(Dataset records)
----------
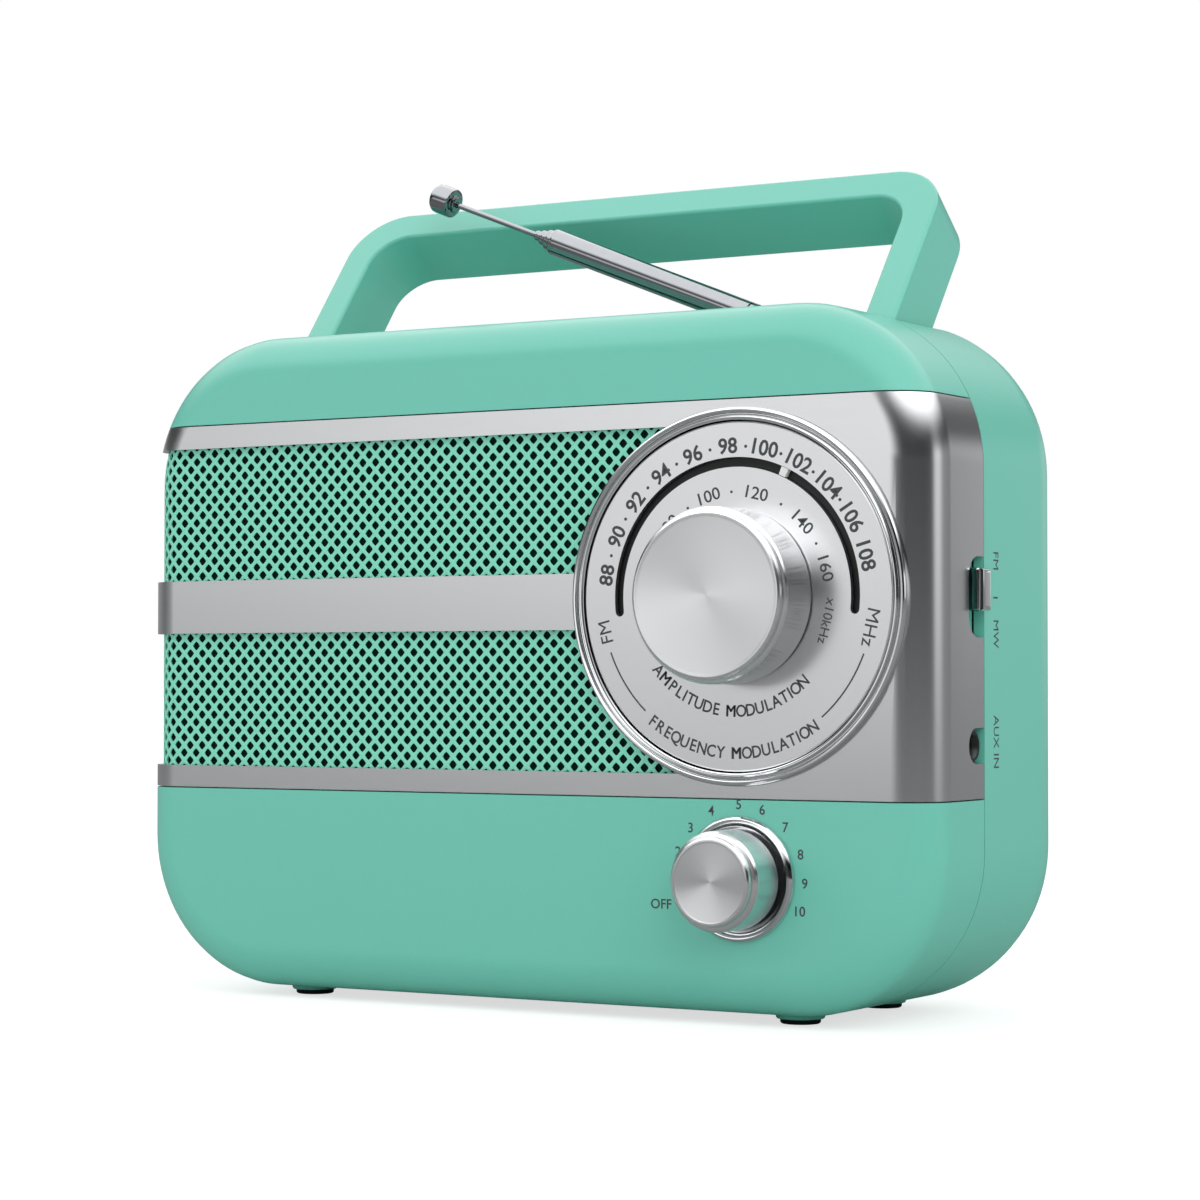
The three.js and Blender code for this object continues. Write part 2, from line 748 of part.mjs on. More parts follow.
// The room that a leg sweeps between its rest and folded places, widened by spread.
function sweepShape(spread) {
  const radius = legRadius + spread;
  const far = 3 * caseDepth;
  const folded = lean + handleFold * degree;
  const reachFrom = (side, angle) => [
    handlePivotY - side * radius * Math.cos(angle) + far * Math.sin(angle),
    pivotZ + side * radius * Math.sin(angle) + far * Math.cos(angle),
  ];
  const shape = new THREE.Shape();
  shape.absarc(handlePivotY, pivotZ, radius, -folded, Math.PI - lean, true);
  shape.lineTo(...reachFrom(1, lean));
  shape.lineTo(...reachFrom(-1, folded));
  return shape;
}

function antennaGroove(radius) {
  return rodX(radius, antennaX - antennaGrooveLength, antennaX, antennaY, antennaZ, 24);
}

const grooveRadius = antennaTubes[0].outer + 0.6;
const wellBottom = caseTop - antennaWellDepth;

function rearShell() {
  const start = seamDepth + gap / 2;
  const whole = body(0, start);
  const wall = cut(whole, body(rearWall));
  const postRadius = screwHeadRadius + 2.2;
  const posts = screwPlaces.map(({ x, z }) => rod(postRadius, start, caseDepth, x, z));
  const sides = [-1, 1].map((side) => {
    const xs = [handleReach - handleThickness - slotSide, handleReach + slotSide].map((x) => side * x);
    const [x0, x1] = [Math.min(...xs), Math.max(...xs)];
    return { x0, x1, side };
  });
  const liners = sides.map(({ x0, x1 }) =>
    slabX(sweepShape(slotSide + slotWall), x0 - slotWall, x1 + slotWall, 12),
  );
  const slots = sides.map(({ x0, x1 }) => slabX(sweepShape(slotSide), x0, x1, 12));
  const well = rodZ(antennaWellRadius + rearWall, wellBottom - rearWall, caseWidth, antennaX, antennaY, 32);
  const inside = [...posts, ...liners, well, antennaGroove(grooveRadius + rearWall)];
  const filled = join(wall, ...inside.map((piece) => piece.intersect(whole)));
  return cut(
    filled,
    ...slots,
    rodZ(antennaWellRadius, wellBottom, caseWidth, antennaX, antennaY, 32),
    rodZ(1.9, wellBottom - 10, wellBottom + 1, antennaX, antennaY, 16),
    antennaGroove(grooveRadius),
    slab(doorShape(gap), caseDepth - 10, caseDepth + 10, 6),
    ...screwPlaces.flatMap(({ x, z }) => [
      rod(screwHeadRadius + 0.6, seamDepth + screwSeatDepth, caseDepth + 1, x, z),
      rod(screwShankRadius + gap, 0, caseDepth, x, z, 16),
    ]),
    ...sides.map(({ side }) => rodX(handlePinRadius + gap, ...pinEnds(side, gap), handlePivotY, pivotZ, 20)),
  );
}

// A pin crosses its slot and ends inside the slot's two walls.
function pinEnds(side, spread) {
  const ends = [handleReach - handleThickness - slotSide - 1.5, handleReach + slotSide + 1.5];
  const [x0, x1] = ends.map((x) => side * x).sort((a, b) => a - b);
  return [x0 - spread, x1 + spread];
}

add("rear_shell", rearShell(), mint);
for (const [name, side] of [["handle_pin_left", -1], ["handle_pin_right", 1]])
  add(name, rodX(handlePinRadius, ...pinEnds(side, 0), handlePivotY, pivotZ, 20), steel);

// Handle: a strap bent into a U, drawn flat with the pivots on its base line, then leaned back.
const handleBevel = 1.4;

function handleShape() {
  const [outer, inner] = [handleReach, handleReach - handleThickness];
  const [top, under] = [handleLength, handleLength - handleThickness];
  const foot = -2 * legRadius;
  const [outerX, outerZ] = [outer - handleOuterRadius, top - handleOuterRadius];
  const [innerX, innerZ] = [inner - handleInnerRadius, under - handleInnerRadius];
  const shape = new THREE.Shape();
  shape.moveTo(outer, foot);
  shape.lineTo(outer, outerZ);
  shape.absarc(outerX, outerZ, handleOuterRadius, 0, 90 * degree);
  shape.lineTo(-outerX, top);
  shape.absarc(-outerX, outerZ, handleOuterRadius, 90 * degree, 180 * degree);
  shape.lineTo(-outer, foot);
  shape.lineTo(-inner, foot);
  shape.lineTo(-inner, innerZ);
  shape.absarc(-innerX, innerZ, handleInnerRadius, 180 * degree, 90 * degree, true);
  shape.lineTo(innerX, under);
  shape.absarc(innerX, innerZ, handleInnerRadius, 90 * degree, 0, true);
  shape.lineTo(inner, foot);
  return shape;
}

const strap = new THREE.ExtrudeGeometry(handleShape(), {
  depth: handleDepth - 2 * handleBevel,
  bevelThickness: handleBevel,
  bevelSize: handleBevel,
  bevelOffset: -handleBevel,
  bevelSegments: 2,
  curveSegments: 8,
}).translate(0, 0, handleBevel - handleDepth / 2);
const reach = handleReach + 5;
const envelope = join(
  box(-reach, reach, 0, handleLength + 1, -legRadius, legRadius),
  rodX(legRadius, -reach, reach, 0, 0, 32),
);
const handle = cut(solidOf(strap).intersect(envelope), rodX(handlePinRadius + gap, -reach, reach, 0, 0, 20));
const handleGroup = new THREE.Group();
handleGroup.position.set(0, handlePivotY, pivotZ);
handleGroup.rotation.x = 90 * degree - lean;
radio.add(handleGroup);
add("handle", handle, mint, handleGroup);

// Telescopic antenna: a turret that swivels in its well, and a mast drawn along -X and tilted up.
const turretTop = antennaZ - 6.4;
const forkRadius = 3;
const knuckleHalf = 1.9;
const earInner = knuckleHalf + gap;
const earOuter = earInner + 1.9;
const ears = [[-earOuter, -earInner], [earInner, earOuter]].map(([y0, y1]) =>
  join(
    box(antennaX - forkRadius, antennaX + forkRadius, antennaY + y0, antennaY + y1, turretTop - 1, antennaZ),
    rod(forkRadius, antennaY + y0, antennaY + y1, antennaX, antennaZ),
  ),
);
const pinRadius = 1;
const base = cut(
  join(rodZ(antennaWellRadius - 1.4, wellBottom + gap, turretTop, antennaX, antennaY, 32), ...ears),
  rod(pinRadius + gap, antennaY - 10, antennaY + 10, antennaX, antennaZ, 12),
  rodZ(1.1 + gap, wellBottom - 1, wellBottom + 3.2, antennaX, antennaY, 12),
);
add("antenna_base", base, chrome);
add("antenna_pin", rod(pinRadius, antennaY - earOuter, antennaY + earOuter, antennaX, antennaZ, 12), steel);
const pivotScrew = join(
  rodZ(1.1, wellBottom - rearWall - 1, wellBottom + 2.8, antennaX, antennaY, 12),
  rodZ(3, wellBottom - rearWall - 2.4, wellBottom - rearWall - gap, antennaX, antennaY, 16),
);
add("antenna_base_screw", pivotScrew, steel);

const mast = new THREE.Group();
mast.position.set(antennaX, antennaY, antennaZ);
mast.rotation.y = antennaTilt * degree;
radio.add(mast);

const tongueHeight = 2.6;
const knuckle = cut(
  join(
    box(-antennaTubes[0].start + gap, 0, -knuckleHalf, knuckleHalf, -tongueHeight, tongueHeight),
    rod(tongueHeight, -knuckleHalf, knuckleHalf, 0, 0),
  ),
  rod(pinRadius + gap, -10, 10, 0, 0, 12),
);
add("antenna_knuckle", knuckle, chrome, mast);
for (const { name, outer, bore, start, length } of antennaTubes) {
  const tube = cut(
    rodX(outer, -start - length, -start, 0, 0, 20),
    rodX(bore, -start - length - 1, 1 - start, 0, 0, 20),
  );
  add(name, tube, chrome, mast);
}
add("antenna_rod", rodX(antennaRodRadius, -antennaRodEnd - 3, -antennaRodStart, 0, 0, 12), chrome, mast);
const tip = cut(
  rodX(antennaTipRadius, -antennaRodEnd - antennaTipLength, -antennaRodEnd, 0, 0, 24),
  rodX(antennaRodRadius + gap, -antennaRodEnd - 3 - gap, 0, 0, 0, 12),
);
add("antenna_tip", tip, chrome, mast);

// Case screws, driven from the back.
for (const { name, x, z } of screwPlaces) {
  const seat = seamDepth + screwSeatDepth + gap;
  const screw = join(
    rod(screwHeadRadius, seat, seat + 2.2, x, z, 20),
    rod(screwShankRadius, seamDepth - 12, seat + 1, x, z, 12),
  );
  const driverSlot = box(x - 2, x + 2, seat + 1.2, seat + 3, z - 0.4, z + 0.4);
  add("case_screw_" + name, cut(screw, driverSlot), steel);
}

// Feet: rubber pads in bosses under the case.
for (const [end, y] of [["front", frontFootY], ["rear", caseDepth - rearFootInset]])
  for (const [side, x] of [["left", -footX], ["right", footX]])
    add("foot_" + end + "_" + side, rodZ(footRadius, 0, footHeight - gap, x, y, 24), rubber);

// The origin goes to the middle of the footprint, between the knob's face and the case's back.
radio.position.y = (tuningKnobReach - caseDepth) / 2;

export default radio;
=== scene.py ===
import json
import math

import bmesh
import bpy
from mathutils import Matrix, Vector


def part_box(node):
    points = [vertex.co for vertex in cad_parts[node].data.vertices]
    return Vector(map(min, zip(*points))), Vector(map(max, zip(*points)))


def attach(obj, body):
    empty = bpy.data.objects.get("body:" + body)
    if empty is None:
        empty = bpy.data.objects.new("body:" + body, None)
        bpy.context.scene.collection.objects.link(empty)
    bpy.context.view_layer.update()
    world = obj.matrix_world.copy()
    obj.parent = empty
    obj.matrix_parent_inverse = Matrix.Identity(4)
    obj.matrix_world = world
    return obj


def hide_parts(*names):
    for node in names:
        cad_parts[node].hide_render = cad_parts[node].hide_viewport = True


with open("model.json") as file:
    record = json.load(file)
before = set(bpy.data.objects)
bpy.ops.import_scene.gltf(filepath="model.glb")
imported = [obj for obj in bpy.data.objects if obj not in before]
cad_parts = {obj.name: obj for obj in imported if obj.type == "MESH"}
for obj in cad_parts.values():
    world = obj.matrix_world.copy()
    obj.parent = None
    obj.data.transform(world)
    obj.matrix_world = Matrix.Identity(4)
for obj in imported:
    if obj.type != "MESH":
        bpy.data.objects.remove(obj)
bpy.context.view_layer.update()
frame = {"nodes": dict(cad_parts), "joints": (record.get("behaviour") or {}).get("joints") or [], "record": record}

mm = 0.001
same = 1e-6  # metres; closer than this is one place
meetsWithin = 1e-5  # metres; neighbouring mesh cells join within this
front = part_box("fascia")[0].y  # the flat of the metal front
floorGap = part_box("rear_shell")[0].z / mm  # underside of the case above the table, mm
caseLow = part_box("front_shell")[0]
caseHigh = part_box("rear_shell")[1]
joints = {joint["name"]: joint for joint in frame["joints"]}
dialCentre = Vector(joints["tuning_turn"]["pos_m"])
volumeCentre = Vector(joints["volume_turn"]["pos_m"])
handlePivot = Vector(joints["handle_fold"]["pos_m"])
mastPivot = Vector(joints["antenna_tilt"]["pos_m"])
mastDirection = Vector(joints["antenna_stage_2_slide"]["axis"])
back = Vector((0, 1, 0))


def at(x, y, z):  # mm from the middle, behind the metal front and above the case's underside
    return Vector((x * mm, front + y * mm, (z + floorGap) * mm))


def deselectAll():
    if bpy.context.mode != "OBJECT":
        bpy.ops.object.mode_set(mode="OBJECT")
    bpy.ops.object.select_all(action="DESELECT")


def takeUp(piece):
    deselectAll()
    piece.select_set(True)
    bpy.context.view_layer.objects.active = piece


def settle(piece):  # the piece's place goes into its mesh
    takeUp(piece)
    bpy.ops.object.transform_apply(location=True, rotation=True, scale=True)


def newPiece(name):  # the primitive just added, at its place
    piece = bpy.context.active_object
    piece.name = name
    piece.data.name = name
    settle(piece)
    return piece


def edit(piece):
    takeUp(piece)
    bpy.ops.object.mode_set(mode="EDIT")
    bpy.ops.mesh.select_all(action="DESELECT")


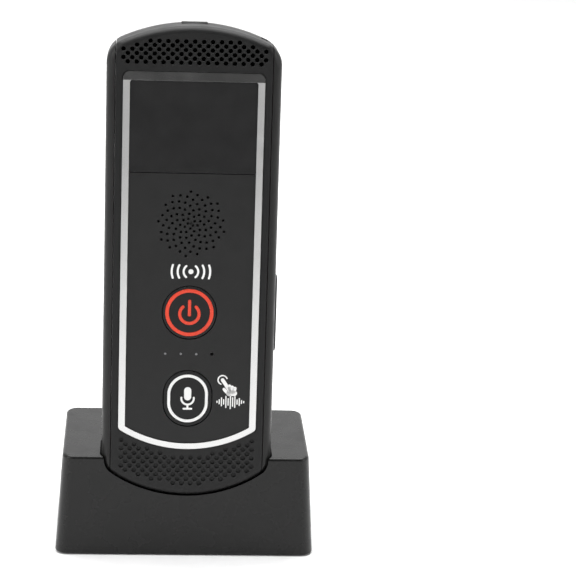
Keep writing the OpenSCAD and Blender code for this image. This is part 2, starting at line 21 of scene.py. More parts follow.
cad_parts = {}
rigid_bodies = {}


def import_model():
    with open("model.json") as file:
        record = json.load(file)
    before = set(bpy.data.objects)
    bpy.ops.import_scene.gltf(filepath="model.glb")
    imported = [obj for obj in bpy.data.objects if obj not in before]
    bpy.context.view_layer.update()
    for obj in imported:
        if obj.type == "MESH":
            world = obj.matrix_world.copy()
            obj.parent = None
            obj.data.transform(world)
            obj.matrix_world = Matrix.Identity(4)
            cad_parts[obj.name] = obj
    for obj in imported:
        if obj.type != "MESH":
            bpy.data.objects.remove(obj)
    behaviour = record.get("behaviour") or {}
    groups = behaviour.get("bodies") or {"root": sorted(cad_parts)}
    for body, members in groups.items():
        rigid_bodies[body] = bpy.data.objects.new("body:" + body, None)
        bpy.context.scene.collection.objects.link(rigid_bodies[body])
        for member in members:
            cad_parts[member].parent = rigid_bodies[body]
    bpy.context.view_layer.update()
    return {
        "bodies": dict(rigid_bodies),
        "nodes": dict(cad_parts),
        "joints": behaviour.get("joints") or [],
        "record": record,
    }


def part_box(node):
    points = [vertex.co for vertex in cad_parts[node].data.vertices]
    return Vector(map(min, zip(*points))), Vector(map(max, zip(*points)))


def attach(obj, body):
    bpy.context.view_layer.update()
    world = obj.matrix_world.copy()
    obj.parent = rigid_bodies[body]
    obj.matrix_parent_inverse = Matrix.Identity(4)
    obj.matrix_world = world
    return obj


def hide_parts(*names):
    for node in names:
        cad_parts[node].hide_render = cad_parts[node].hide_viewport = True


LOG = logging.getLogger("pager")
MM = 0.001
Point = tuple[float, float]


class Cut(Enum):
    """What a boolean does with its tool."""

    TAKE = "DIFFERENCE"
    ADD = "UNION"
    SHARE = "INTERSECT"


class Texture(Enum):
    """The kinds of surface that a finish can have."""

    GRAIN = "fine moulded grain"
    BRUSHED = "metal with fine drawn lines"
    FOAM = "open cells"
    BOARD = "lacquered circuit board"


# ---------- drawing and shaping ----------


def arc_steps(radius: float, degrees: float) -> int:
    """Gives the number of steps that keeps an arc's chords within a hair of it."""
    return max(3, math.ceil(abs(degrees) * math.sqrt(radius) / 12))


def polar(centre: Point, radius: float, degrees: float) -> Point:
    """Gives the point at a radius and an angle round a centre."""
    turn = math.radians(degrees)
    return centre[0] + radius * math.cos(turn), centre[1] + radius * math.sin(turn)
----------
▶ _INSTRUCTIONS FOR THE TASK_
Retype exactly what runs from the line containing "Keep writing the" through the line containing "cad_parts[obj.name] = obj", both lines included, and stop there.

▶ _RESPONSE TO THE EXERCISE_
Keep writing the OpenSCAD and Blender code for this image. This is part 2, starting at line 21 of scene.py. More parts follow.
cad_parts = {}
rigid_bodies = {}


def import_model():
    with open("model.json") as file:
        record = json.load(file)
    before = set(bpy.data.objects)
    bpy.ops.import_scene.gltf(filepath="model.glb")
    imported = [obj for obj in bpy.data.objects if obj not in before]
    bpy.context.view_layer.update()
    for obj in imported:
        if obj.type == "MESH":
            world = obj.matrix_world.copy()
            obj.parent = None
            obj.data.transform(world)
            obj.matrix_world = Matrix.Identity(4)
            cad_parts[obj.name] = obj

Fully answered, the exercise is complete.